→ **Objective**:
Copy each line below in which the word "origin" occurs.

»»

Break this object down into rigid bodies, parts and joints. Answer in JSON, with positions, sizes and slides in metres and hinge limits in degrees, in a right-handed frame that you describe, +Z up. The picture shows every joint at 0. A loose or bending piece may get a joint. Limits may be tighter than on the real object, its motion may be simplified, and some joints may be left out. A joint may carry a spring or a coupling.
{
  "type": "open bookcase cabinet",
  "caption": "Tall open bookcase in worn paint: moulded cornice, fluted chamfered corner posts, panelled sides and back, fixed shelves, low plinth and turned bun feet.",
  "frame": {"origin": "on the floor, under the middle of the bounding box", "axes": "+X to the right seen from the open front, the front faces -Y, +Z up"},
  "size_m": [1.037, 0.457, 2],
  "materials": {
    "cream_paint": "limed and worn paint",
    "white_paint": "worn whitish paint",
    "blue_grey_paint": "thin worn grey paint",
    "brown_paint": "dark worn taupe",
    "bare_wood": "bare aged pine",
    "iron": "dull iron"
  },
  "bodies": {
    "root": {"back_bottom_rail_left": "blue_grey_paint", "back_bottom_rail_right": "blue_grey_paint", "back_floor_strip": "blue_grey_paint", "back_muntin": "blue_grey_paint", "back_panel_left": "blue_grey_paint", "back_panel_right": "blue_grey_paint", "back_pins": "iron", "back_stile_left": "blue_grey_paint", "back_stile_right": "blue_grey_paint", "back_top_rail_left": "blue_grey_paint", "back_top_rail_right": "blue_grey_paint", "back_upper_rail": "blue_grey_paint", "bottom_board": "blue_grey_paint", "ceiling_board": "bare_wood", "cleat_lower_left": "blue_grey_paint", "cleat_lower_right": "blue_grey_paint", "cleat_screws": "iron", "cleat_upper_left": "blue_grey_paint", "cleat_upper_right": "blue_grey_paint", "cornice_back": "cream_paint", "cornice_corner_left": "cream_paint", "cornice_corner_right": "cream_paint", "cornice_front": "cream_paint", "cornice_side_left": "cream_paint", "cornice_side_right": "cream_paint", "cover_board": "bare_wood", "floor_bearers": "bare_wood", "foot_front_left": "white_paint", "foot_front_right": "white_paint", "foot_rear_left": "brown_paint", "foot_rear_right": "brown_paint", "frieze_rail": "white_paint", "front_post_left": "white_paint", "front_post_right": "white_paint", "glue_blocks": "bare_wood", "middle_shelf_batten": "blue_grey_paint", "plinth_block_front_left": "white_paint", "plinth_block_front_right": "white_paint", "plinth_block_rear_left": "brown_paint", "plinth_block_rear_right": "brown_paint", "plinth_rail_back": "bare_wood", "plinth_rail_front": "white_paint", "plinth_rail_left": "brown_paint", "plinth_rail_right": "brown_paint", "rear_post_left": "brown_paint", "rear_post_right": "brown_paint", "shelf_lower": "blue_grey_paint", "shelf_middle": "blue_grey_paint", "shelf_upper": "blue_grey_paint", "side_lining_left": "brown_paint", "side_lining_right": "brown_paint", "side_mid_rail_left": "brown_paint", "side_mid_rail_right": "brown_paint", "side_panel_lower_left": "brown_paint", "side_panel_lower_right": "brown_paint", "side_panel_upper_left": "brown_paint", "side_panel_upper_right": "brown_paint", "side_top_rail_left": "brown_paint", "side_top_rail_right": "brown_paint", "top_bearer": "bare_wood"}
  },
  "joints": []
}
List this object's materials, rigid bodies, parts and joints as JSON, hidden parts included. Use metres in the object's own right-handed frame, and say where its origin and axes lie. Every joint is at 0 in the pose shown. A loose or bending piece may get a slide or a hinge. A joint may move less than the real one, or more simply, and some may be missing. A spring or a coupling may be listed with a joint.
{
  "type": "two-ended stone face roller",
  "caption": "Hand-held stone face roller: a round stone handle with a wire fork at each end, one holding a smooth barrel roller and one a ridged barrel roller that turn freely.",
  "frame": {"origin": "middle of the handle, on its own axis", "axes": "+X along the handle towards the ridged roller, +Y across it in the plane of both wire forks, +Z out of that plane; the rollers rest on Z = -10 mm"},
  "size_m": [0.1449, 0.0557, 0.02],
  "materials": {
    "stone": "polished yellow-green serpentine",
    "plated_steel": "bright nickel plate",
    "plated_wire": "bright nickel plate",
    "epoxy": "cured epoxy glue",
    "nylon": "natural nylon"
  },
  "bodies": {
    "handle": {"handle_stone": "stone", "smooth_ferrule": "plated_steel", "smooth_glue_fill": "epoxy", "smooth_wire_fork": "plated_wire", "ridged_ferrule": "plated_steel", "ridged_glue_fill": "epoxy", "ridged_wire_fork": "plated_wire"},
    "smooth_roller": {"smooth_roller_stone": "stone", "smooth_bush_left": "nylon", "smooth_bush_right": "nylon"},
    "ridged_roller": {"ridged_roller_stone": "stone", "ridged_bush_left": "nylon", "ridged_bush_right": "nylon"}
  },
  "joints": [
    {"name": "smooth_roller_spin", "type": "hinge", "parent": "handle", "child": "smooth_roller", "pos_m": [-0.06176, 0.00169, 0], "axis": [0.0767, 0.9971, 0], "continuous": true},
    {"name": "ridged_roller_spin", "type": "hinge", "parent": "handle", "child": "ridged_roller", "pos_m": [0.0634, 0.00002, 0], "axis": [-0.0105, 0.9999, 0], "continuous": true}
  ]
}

««
»»

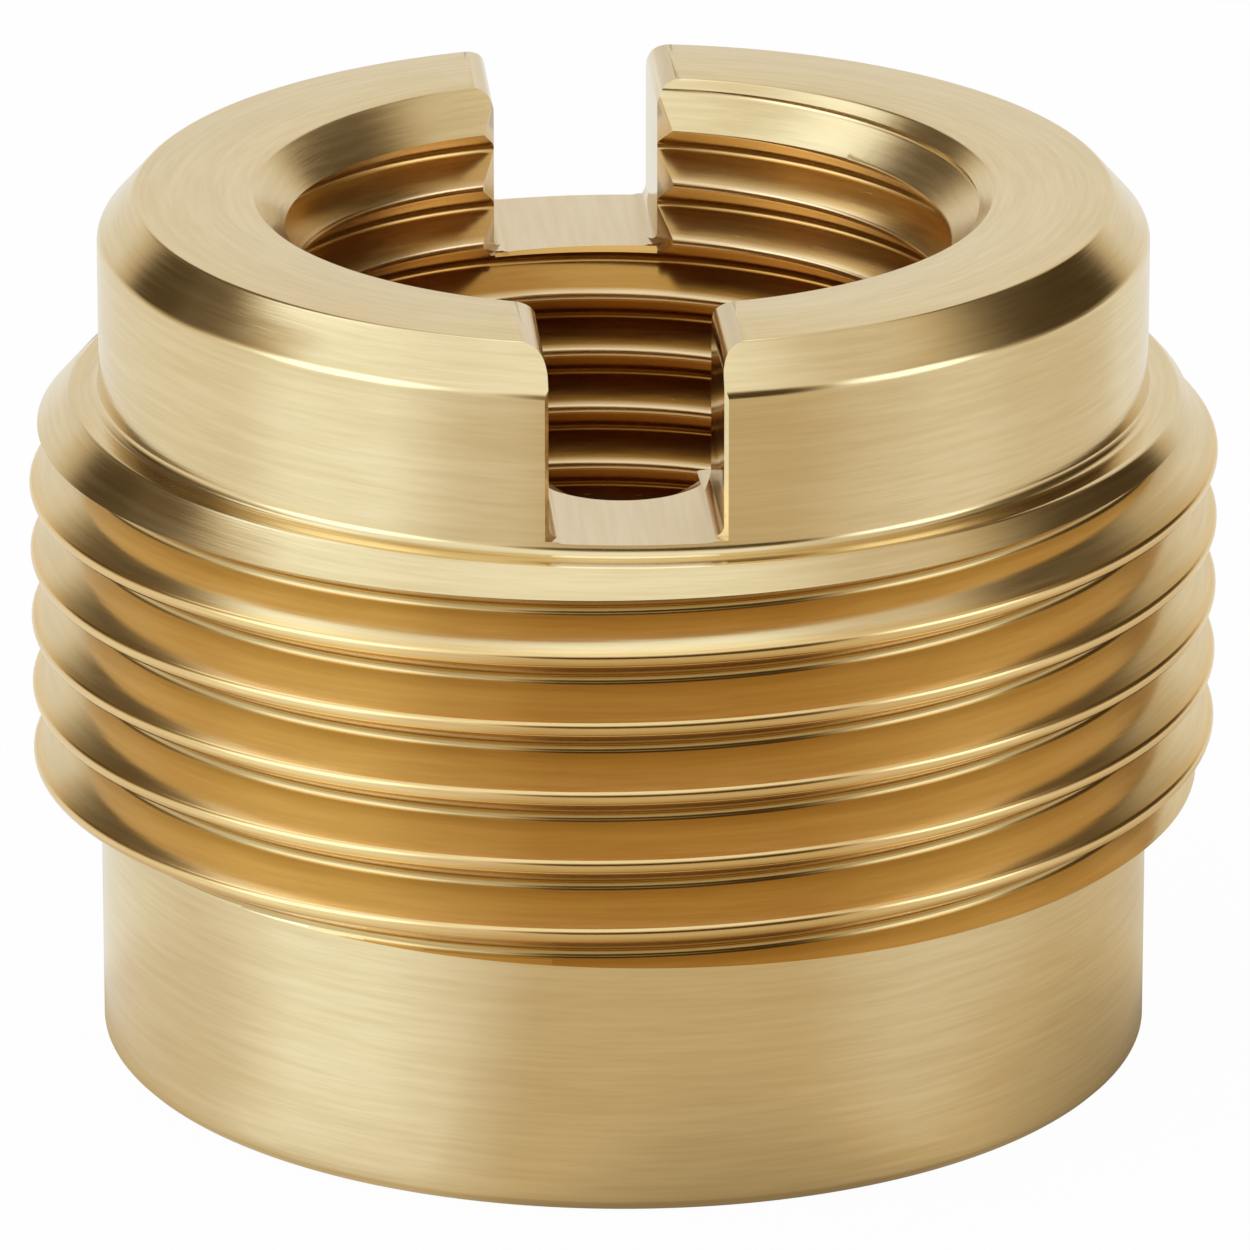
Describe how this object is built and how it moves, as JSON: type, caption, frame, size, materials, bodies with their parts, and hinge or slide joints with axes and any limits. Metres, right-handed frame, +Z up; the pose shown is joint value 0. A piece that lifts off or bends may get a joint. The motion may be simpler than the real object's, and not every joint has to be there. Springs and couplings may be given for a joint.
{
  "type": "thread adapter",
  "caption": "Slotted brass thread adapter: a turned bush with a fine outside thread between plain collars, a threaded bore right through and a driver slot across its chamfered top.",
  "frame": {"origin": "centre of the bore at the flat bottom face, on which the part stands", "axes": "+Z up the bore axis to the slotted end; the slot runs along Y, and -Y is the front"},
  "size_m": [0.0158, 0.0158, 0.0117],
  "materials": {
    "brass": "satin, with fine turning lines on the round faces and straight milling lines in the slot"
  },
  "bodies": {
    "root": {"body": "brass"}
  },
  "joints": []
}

««

→ **Solution to this problem**:
  "frame": {"origin": "on the floor, under the middle of the bounding box", "axes": "+X to the right seen from the open front, the front faces -Y, +Z up"},
List this object's materials, rigid bodies, parts and joints as JSON, hidden parts included. Use metres in the object's own right-handed frame, and say where its origin and axes lie. Every joint is at 0 in the pose shown. A loose or bending piece may get a slide or a hinge. A joint may move less than the real one, or more simply, and some may be missing. A spring or a coupling may be listed with a joint.
  "frame": {"origin": "middle of the handle, on its own axis", "axes": "+X along the handle towards the ridged roller, +Y across it in the plane of both wire forks, +Z out of that plane; the rollers rest on Z = -10 mm"},
  "frame": {"origin": "centre of the bore at the flat bottom face, on which the part stands", "axes": "+Z up the bore axis to the slotted end; the slot runs along Y, and -Y is the front"},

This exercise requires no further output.